OBJECTIVE: Write out the whole listing again, exactly as given.
=== DATA SECTION ===
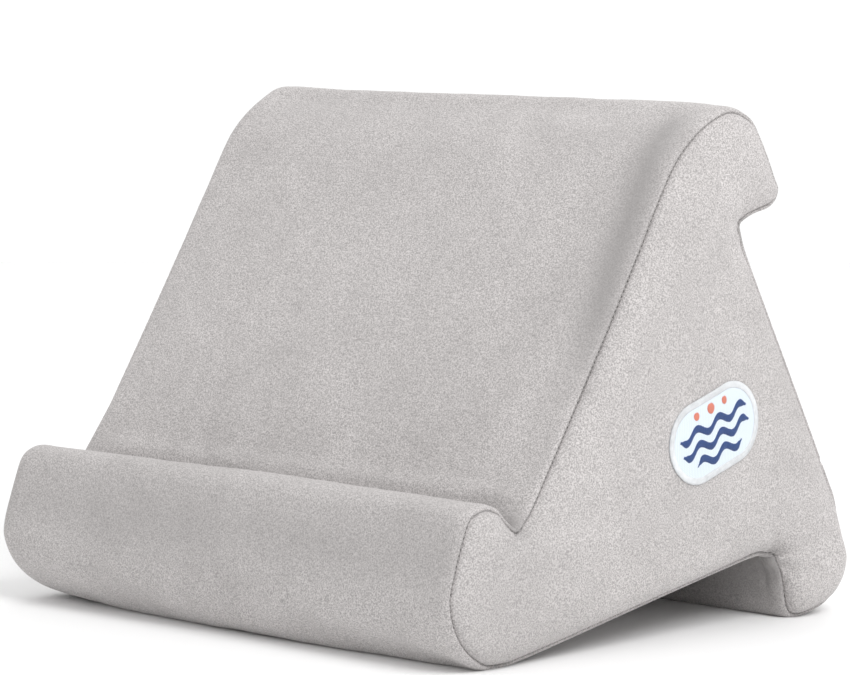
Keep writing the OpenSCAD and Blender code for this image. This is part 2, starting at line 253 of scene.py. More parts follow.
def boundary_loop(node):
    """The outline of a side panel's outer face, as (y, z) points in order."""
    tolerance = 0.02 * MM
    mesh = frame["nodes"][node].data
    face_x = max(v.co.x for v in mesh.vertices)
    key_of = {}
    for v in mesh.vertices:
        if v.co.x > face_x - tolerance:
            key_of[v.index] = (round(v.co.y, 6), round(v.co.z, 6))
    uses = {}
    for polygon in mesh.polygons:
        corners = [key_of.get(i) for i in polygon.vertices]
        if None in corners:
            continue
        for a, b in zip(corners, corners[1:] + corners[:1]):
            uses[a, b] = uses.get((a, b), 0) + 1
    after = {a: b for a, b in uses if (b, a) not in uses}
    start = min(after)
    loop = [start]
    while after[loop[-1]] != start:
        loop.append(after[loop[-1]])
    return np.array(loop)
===
CORRECT RESPONSE:
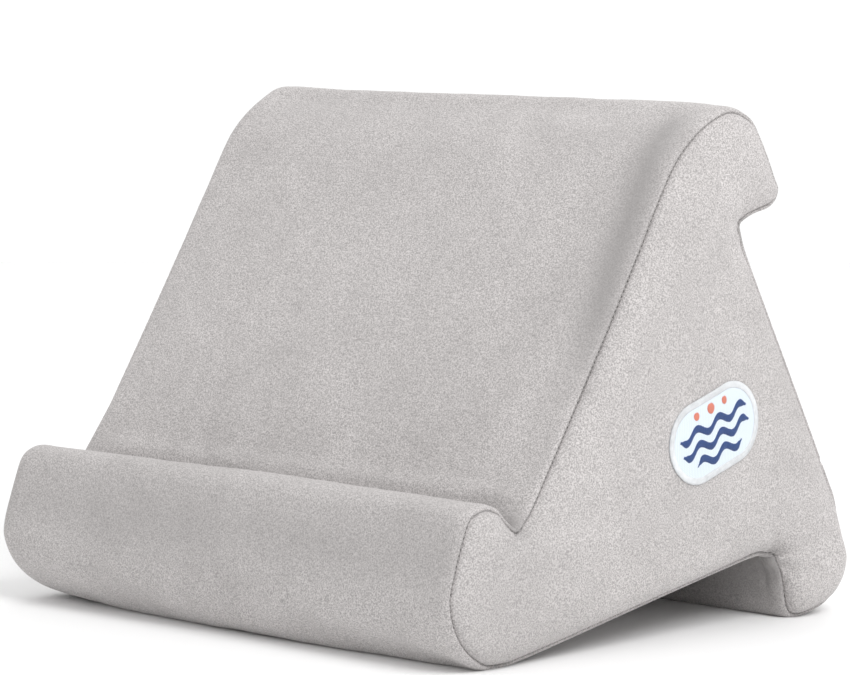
Keep writing the OpenSCAD and Blender code for this image. This is part 2, starting at line 253 of scene.py. More parts follow.
def boundary_loop(node):
    """The outline of a side panel's outer face, as (y, z) points in order."""
    tolerance = 0.02 * MM
    mesh = frame["nodes"][node].data
    face_x = max(v.co.x for v in mesh.vertices)
    key_of = {}
    for v in mesh.vertices:
        if v.co.x > face_x - tolerance:
            key_of[v.index] = (round(v.co.y, 6), round(v.co.z, 6))
    uses = {}
    for polygon in mesh.polygons:
        corners = [key_of.get(i) for i in polygon.vertices]
        if None in corners:
            continue
        for a, b in zip(corners, corners[1:] + corners[:1]):
            uses[a, b] = uses.get((a, b), 0) + 1
    after = {a: b for a, b in uses if (b, a) not in uses}
    start = min(after)
    loop = [start]
    while after[loop[-1]] != start:
        loop.append(after[loop[-1]])
    return np.array(loop)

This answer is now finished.